Haynes filters out the lurid edges and the predictable scope for sensational drama. He takes a perfectly chiselled scalpel to the manipulation Elizabeth is sure must have been at play. What has the veneer of a sunny melodrama gradually morphs into something far more slippery and morally tenuous. While most of it is viewed through Elizabeth’s perspective as the hovering observer struggling to find her way in, the film makes for an excellent case of rupturing it, with brilliantly handled seismic shifts. She is coolly self-assured in her moral high ground; her certainty that the end will justify her means is half-chilling, half-deluded. Any of her projected softness and sensitivity quickly reveals as hiding claws that can damagingly prise apart the settled comfort of someone’s beliefs. She is utterly nonchalant about the ethical costs of her actions, bolstered by her faith that whatever she may have to do for extracting for what she needs couldn’t be half as egregious as Gracie’s. But she isn’t exactly a paragon of virtue either. May December attacks the rich moral shades with spectacular relish and unsettling nuance. At every step Haynes resists passing simple judgements while piling on an analytic and scabrous rigour.
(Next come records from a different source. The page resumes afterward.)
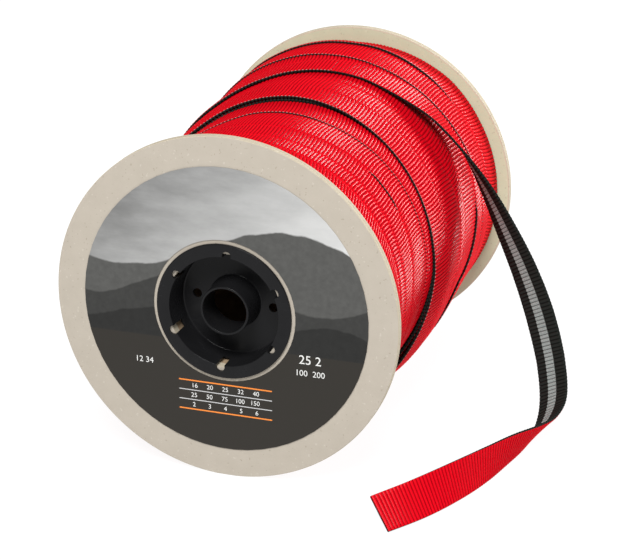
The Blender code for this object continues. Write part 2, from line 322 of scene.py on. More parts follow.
# Dunes, from the farthest: height, swell, waves across, shift along, grey
DUNES = (
    (0.40, 0.17, 2.7, 0.4, 0.080),
    (0.14, 0.13, 3.9, 2.1, 0.036),
    (-0.12, 0.06, 5.2, 4.0, 0.018),
)
DUNE_EDGE = 0.006
for height, swell, waves, shift, grey in DUNES:
    wave = math_node(tree, "SINE", math_node(tree, "MULTIPLY_ADD", right, waves, shift))
    line = math_node(tree, "MULTIPLY_ADD", wave, swell, height)
    rough_line = math_node(tree, "MULTIPLY_ADD", noise(tree, place, 60.0, 3.0), 0.05, line)
    below = ramp(tree, math_node(tree, "SUBTRACT", rough_line, up), -DUNE_EDGE, DUNE_EDGE)
    grain = math_node(tree, "MULTIPLY_ADD", noise(tree, place, 300.0, 3.0), 0.5, 0.75)
    shade = math_node(tree, "MULTIPLY", grain, grey)
    warm_shade = math_node(tree, "MULTIPLY", shade, 0.95)
    dune = add_node(tree, "ShaderNodeCombineColor", {0: shade, 1: shade, 2: warm_shade})
    colour = mix_colours(tree, below, colour, dune.outputs[0])
FIELD_TOP = -0.240
FIELD_EDGE = 0.005
field = ramp(tree, up, FIELD_TOP + FIELD_EDGE, FIELD_TOP - FIELD_EDGE)
colour = mix_colours(tree, field, colour, (0.026, 0.023, 0.019, 1.0))


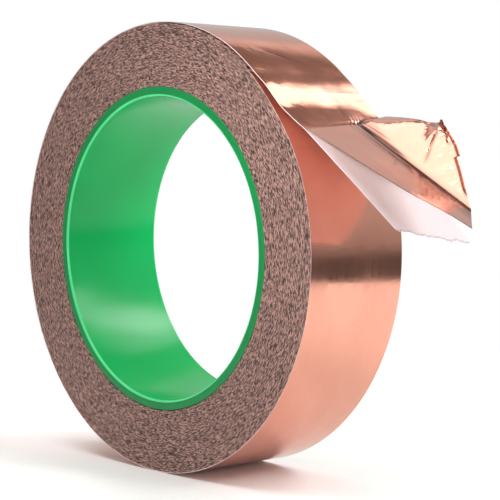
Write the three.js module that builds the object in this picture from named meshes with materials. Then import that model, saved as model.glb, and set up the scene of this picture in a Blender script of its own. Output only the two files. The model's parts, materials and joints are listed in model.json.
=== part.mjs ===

A fiendishly clever play of perspectives creeps up, stoking conflicting notions and destabilising them in the same held breath. It is a notorious tight rope the film chooses to walk but Samy Burch’s screenplay matches the subtle density of its prickly themes with a smooth elegance and tonal conviction of a veritable master. The performances of the trio are sharp and precise, alternating between discovery and denial, provoking and retreating. The mirror scene between Portman and Moore will go down as one of the greats in Haynes’ oeuvre.
Verdict: In May December, Todd Haynes orchestrates a narrative around the essential unknowability of someone, exploding exercises of meaning-making and basing assumptions. Certainties crumble in a devious table-turning climactic encounter, as one wrests power back from the other. What we think we know gets wholly recast in a new light, with Julianne Moore stealing all the fire and thunder.